## TASK TO COMPLETE
Find every line below that contains the word "part" and copy it out.

START EXERCISE MATERIALS

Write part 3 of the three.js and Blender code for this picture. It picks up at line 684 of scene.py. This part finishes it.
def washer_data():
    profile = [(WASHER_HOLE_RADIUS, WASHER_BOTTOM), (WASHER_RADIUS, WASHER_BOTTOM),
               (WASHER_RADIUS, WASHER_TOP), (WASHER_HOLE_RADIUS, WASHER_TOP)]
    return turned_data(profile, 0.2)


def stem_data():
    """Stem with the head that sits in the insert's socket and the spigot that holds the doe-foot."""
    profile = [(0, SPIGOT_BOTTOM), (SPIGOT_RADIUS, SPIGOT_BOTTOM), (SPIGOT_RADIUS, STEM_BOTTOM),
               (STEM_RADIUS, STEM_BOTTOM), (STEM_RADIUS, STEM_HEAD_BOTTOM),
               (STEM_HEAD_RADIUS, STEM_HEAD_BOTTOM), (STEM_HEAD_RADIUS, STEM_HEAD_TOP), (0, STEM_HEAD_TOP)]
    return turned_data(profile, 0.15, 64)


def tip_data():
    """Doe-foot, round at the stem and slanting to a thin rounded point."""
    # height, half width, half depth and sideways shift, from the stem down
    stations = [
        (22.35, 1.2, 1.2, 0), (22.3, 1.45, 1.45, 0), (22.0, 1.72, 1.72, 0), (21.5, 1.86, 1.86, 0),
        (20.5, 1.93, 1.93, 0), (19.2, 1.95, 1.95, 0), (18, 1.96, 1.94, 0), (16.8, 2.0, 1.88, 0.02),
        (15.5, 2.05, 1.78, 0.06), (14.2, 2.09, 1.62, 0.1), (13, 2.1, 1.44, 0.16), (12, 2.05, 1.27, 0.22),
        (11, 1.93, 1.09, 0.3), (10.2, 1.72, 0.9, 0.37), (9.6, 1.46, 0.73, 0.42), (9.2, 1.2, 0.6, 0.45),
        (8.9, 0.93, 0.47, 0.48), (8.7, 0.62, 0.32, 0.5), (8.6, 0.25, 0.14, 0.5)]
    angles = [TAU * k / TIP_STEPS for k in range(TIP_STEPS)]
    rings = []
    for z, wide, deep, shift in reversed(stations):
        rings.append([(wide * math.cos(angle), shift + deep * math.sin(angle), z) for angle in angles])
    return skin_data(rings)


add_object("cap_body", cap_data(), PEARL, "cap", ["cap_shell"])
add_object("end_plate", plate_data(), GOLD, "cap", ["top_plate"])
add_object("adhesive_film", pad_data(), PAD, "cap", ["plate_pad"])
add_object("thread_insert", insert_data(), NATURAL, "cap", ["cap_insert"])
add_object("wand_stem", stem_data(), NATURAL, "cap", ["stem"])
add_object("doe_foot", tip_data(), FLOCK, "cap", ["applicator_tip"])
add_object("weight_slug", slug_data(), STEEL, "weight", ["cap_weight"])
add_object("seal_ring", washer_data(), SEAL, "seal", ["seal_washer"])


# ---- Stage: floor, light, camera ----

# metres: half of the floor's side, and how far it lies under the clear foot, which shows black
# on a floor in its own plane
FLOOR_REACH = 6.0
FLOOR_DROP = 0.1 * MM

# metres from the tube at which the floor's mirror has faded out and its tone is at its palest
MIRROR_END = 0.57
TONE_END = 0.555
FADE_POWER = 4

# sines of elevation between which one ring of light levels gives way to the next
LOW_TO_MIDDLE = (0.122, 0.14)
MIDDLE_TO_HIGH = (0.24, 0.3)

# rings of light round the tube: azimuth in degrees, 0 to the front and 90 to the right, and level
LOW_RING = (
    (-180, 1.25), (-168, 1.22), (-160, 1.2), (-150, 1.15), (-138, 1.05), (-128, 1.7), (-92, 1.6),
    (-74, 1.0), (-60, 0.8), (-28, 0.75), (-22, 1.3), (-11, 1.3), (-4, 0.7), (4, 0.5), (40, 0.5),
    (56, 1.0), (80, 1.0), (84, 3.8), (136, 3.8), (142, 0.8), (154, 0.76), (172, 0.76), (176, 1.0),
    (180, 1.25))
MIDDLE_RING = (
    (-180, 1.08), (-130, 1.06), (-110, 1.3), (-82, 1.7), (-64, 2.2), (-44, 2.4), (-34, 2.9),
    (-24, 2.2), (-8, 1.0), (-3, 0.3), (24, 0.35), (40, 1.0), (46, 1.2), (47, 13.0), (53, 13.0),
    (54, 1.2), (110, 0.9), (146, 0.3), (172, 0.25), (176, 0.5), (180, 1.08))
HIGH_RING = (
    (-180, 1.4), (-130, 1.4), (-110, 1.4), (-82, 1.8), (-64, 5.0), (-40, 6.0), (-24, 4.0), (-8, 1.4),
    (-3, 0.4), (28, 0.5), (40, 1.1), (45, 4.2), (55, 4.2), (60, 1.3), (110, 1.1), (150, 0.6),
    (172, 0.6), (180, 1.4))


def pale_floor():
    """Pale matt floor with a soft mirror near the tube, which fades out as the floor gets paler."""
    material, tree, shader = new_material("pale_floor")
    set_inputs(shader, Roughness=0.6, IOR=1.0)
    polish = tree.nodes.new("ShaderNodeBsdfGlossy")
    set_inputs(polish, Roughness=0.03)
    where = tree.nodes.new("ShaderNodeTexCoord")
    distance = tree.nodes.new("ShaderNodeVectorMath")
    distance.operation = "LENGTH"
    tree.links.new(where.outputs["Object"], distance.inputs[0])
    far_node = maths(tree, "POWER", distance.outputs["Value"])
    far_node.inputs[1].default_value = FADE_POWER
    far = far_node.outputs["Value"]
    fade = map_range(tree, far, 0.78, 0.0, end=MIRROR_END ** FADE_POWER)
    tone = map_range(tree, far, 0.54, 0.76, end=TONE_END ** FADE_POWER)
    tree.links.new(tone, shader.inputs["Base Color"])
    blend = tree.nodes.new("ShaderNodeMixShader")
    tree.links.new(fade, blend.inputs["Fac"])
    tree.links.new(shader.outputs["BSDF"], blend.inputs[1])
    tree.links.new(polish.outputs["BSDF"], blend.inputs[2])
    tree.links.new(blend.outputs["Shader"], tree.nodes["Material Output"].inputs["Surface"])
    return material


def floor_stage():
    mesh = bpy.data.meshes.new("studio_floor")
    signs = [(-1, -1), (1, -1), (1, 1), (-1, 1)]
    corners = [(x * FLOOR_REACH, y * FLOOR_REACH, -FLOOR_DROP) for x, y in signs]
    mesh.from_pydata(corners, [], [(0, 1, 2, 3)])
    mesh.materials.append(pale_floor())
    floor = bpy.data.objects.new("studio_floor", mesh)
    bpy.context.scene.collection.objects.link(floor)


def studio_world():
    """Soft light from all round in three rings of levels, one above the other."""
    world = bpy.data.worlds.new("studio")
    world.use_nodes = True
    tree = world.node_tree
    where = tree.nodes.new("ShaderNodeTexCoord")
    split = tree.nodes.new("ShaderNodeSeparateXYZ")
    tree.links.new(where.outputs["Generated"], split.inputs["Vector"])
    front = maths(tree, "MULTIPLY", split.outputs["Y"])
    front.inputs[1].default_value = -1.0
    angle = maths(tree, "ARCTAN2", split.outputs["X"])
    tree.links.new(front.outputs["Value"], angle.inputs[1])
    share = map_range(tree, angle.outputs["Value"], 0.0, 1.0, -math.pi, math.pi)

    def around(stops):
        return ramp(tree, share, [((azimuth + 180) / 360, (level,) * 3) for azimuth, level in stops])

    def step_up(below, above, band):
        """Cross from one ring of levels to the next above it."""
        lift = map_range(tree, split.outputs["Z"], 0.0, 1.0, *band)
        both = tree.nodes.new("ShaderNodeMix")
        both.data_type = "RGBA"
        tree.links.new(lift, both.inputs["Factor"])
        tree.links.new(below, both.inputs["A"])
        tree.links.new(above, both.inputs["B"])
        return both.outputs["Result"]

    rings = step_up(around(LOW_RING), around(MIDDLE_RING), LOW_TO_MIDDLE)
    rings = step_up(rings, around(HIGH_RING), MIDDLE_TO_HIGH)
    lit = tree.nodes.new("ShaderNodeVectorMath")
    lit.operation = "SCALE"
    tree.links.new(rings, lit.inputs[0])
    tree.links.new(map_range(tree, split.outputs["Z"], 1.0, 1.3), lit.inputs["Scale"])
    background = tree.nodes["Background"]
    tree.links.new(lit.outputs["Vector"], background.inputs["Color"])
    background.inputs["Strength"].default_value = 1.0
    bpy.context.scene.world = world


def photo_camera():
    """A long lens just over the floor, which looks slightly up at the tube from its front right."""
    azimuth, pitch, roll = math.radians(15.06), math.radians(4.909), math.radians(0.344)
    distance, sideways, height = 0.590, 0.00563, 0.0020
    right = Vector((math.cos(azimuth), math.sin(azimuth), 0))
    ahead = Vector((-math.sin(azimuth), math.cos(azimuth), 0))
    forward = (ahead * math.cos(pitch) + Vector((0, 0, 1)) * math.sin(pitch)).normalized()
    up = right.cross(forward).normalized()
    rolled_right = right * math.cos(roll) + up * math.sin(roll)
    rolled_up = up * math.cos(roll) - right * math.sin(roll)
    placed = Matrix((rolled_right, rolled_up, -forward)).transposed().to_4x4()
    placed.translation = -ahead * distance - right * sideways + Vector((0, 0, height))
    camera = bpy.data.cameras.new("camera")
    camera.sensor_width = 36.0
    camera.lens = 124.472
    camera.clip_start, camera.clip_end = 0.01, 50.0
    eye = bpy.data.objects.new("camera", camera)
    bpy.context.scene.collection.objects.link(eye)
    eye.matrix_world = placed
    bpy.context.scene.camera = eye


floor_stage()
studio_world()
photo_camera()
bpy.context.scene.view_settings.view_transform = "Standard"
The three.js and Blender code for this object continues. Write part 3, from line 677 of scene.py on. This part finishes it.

END EXERCISE MATERIALS

## SOLVED EXERCISE
Write part 3 of the three.js and Blender code for this picture. It picks up at line 684 of scene.py. This part finishes it.
The three.js and Blender code for this object continues. Write part 3, from line 677 of scene.py on. This part finishes it.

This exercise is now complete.